RECORDED INFORMATION
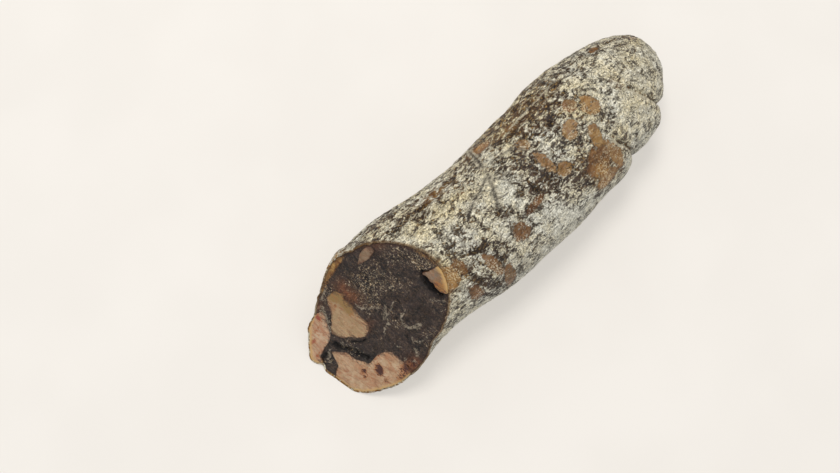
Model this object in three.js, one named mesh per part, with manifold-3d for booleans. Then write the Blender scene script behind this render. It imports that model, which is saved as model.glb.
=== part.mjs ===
// A cured sausage: a length of coarse, dark, air-dried sausage in a natural casing. The near end has
// been cut off on the slant and shows the stuffing, and the far end is the blunt, closed end of the casing.
//
// Frame, in millimetres: the sausage lies on its side along Y, with the cut end towards -Y. +Z is up,
// and the ground is z = 0. The origin is under the middle of the bounding box.
import * as THREE from "three";
import { mergeVertices } from "three/addons/utils/BufferGeometryUtils.js";
import Module from "manifold-3d";

const wasm = await Module();
wasm.setup();

// ---- Driving dimensions ----

// The cross-section is an ellipse about the axis, flattened where the sausage rests.
const HALF_WIDTH = 24.7;
const HALF_HEIGHT = 23.6;
const AXIS_HEIGHT = 22.4;

// From TAPER_Y the section shrinks towards the blunt far end, which lifts off the ground as it closes.
const TAPER_Y = 40.3;
const TIP_Y = 90.3;
const TAPER_POWER = 0.588;
const TIP_HEIGHT = 11.2;

// The cut plane: y = CUT_Y + CUT_SLOPE * (z - AXIS_HEIGHT) + CUT_LEAN * x.
const CUT_Y = -62.8;
const CUT_SLOPE = 1.2;
const CUT_LEAN = 0.18;

// The casing's wall, and the clearance that the stuffing and each lump of fat keep from what holds them.
const WALL = 0.8;
const GAP = 0.3;
const STUFFING_INSET = WALL + GAP;

// The slow sideways wander of the axis: [y, x].
const AXIS_WANDER = [
  [-93, 3.4],
  [-67, -0.8],
  [-43, -3.1],
  [-17, 1.4],
  [9, 2.5],
  [41, 1.4],
  [65, 0.6],
  [87, -2.4],
];

// Swellings and dents of the body. Angles go round the section from +X (0) over the top (90).
const SWELLINGS = [
  { y: 41, angle: 0, along: 9, around: 12, height: 0.9 },
  { y: 67, angle: 20, along: 7, around: 12, height: 1.6 },
  { y: 52, angle: 10, along: 4, around: 12, height: -2.0 },
  { y: 85, angle: 60, along: 8, around: 14, height: 3.5 },
  { y: 19, angle: 0, along: 12, around: 12, height: 0.8 },
  { y: 29, angle: 178, along: 6, around: 14, height: -0.8 },
  { y: -1, angle: 165, along: 10, around: 12, height: -0.6 },
  { y: 57, angle: 165, along: 14, around: 14, height: -0.6 },
  { y: -71, angle: 185, along: 7, around: 9, height: -1.4 },
  { y: -86, angle: 220, along: 9, around: 8, height: 1.6 },
  { y: -89, angle: 243, along: 8, around: 6, height: -1.0 },
];
const MEAN_RADIUS = 24;

// How finely the body is faceted, and how the rings crowd towards the far end.
const FACETS_AROUND = 48;
const RINGS_ALONG = 28;
const RING_EASING = 1.3;

// ---- Materials ----

const material = (color, roughness) => new THREE.MeshStandardMaterial({ color, roughness, metalness: 0 });
const CASING = material(0x8a7d69, 0.6);
const LEAN = material(0x33221f, 0.45);
const CREAM_FAT = material(0xcdaf87, 0.4);
const PINK_FAT = material(0xd3a183, 0.4);
const AMBER_FAT = material(0xb77a35, 0.35);

// ---- The body's shape ----

// The axis's sideways place at y: a cubic through AXIS_WANDER whose slope at each station is that of
// the line between its neighbours.
function axisX(y) {
  const last = AXIS_WANDER.length - 1;
  const slopeAt = (i) => {
    const [y0, x0] = AXIS_WANDER[Math.max(i - 1, 0)];
    const [y1, x1] = AXIS_WANDER[Math.min(i + 1, last)];
    return (x1 - x0) / (y1 - y0);
  };
  const after = AXIS_WANDER.findIndex(([station]) => station > y);
  const i = after < 0 ? last - 1 : Math.max(after - 1, 0);
  const [y0, x0] = AXIS_WANDER[i];
  const [y1, x1] = AXIS_WANDER[i + 1];
  const span = y1 - y0;
  const t = THREE.MathUtils.clamp((y - y0) / span, 0, 1);
  const towardsStart = (1 - t) ** 2;
  const towardsEnd = t ** 2;
  return (
    towardsStart * ((1 + 2 * t) * x0 + t * span * slopeAt(i)) +
    towardsEnd * ((3 - 2 * t) * x1 - (1 - t) * span * slopeAt(i + 1))
  );
}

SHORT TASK
What are the exact lines from the beginning of the material through the line containing "const AXIS_HEIGHT = 22.4;"? Write out those lines alone.

FULL RESPONSE
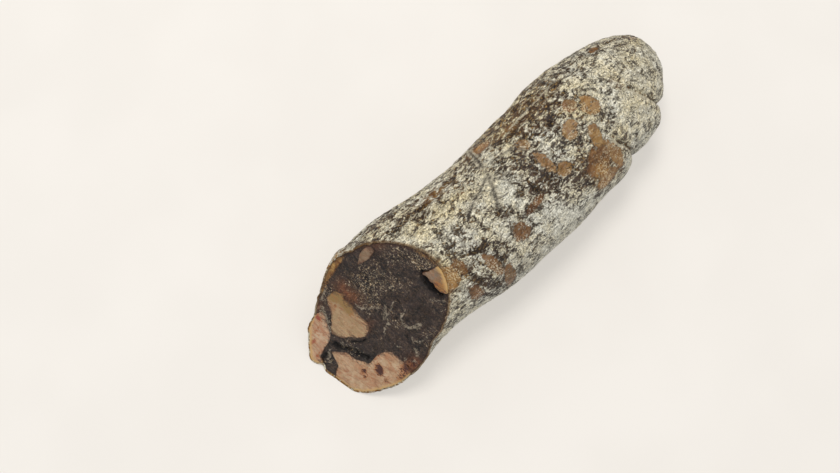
Model this object in three.js, one named mesh per part, with manifold-3d for booleans. Then write the Blender scene script behind this render. It imports that model, which is saved as model.glb.
=== part.mjs ===
// A cured sausage: a length of coarse, dark, air-dried sausage in a natural casing. The near end has
// been cut off on the slant and shows the stuffing, and the far end is the blunt, closed end of the casing.
//
// Frame, in millimetres: the sausage lies on its side along Y, with the cut end towards -Y. +Z is up,
// and the ground is z = 0. The origin is under the middle of the bounding box.
import * as THREE from "three";
import { mergeVertices } from "three/addons/utils/BufferGeometryUtils.js";
import Module from "manifold-3d";

const wasm = await Module();
wasm.setup();

// ---- Driving dimensions ----

// The cross-section is an ellipse about the axis, flattened where the sausage rests.
const HALF_WIDTH = 24.7;
const HALF_HEIGHT = 23.6;
const AXIS_HEIGHT = 22.4;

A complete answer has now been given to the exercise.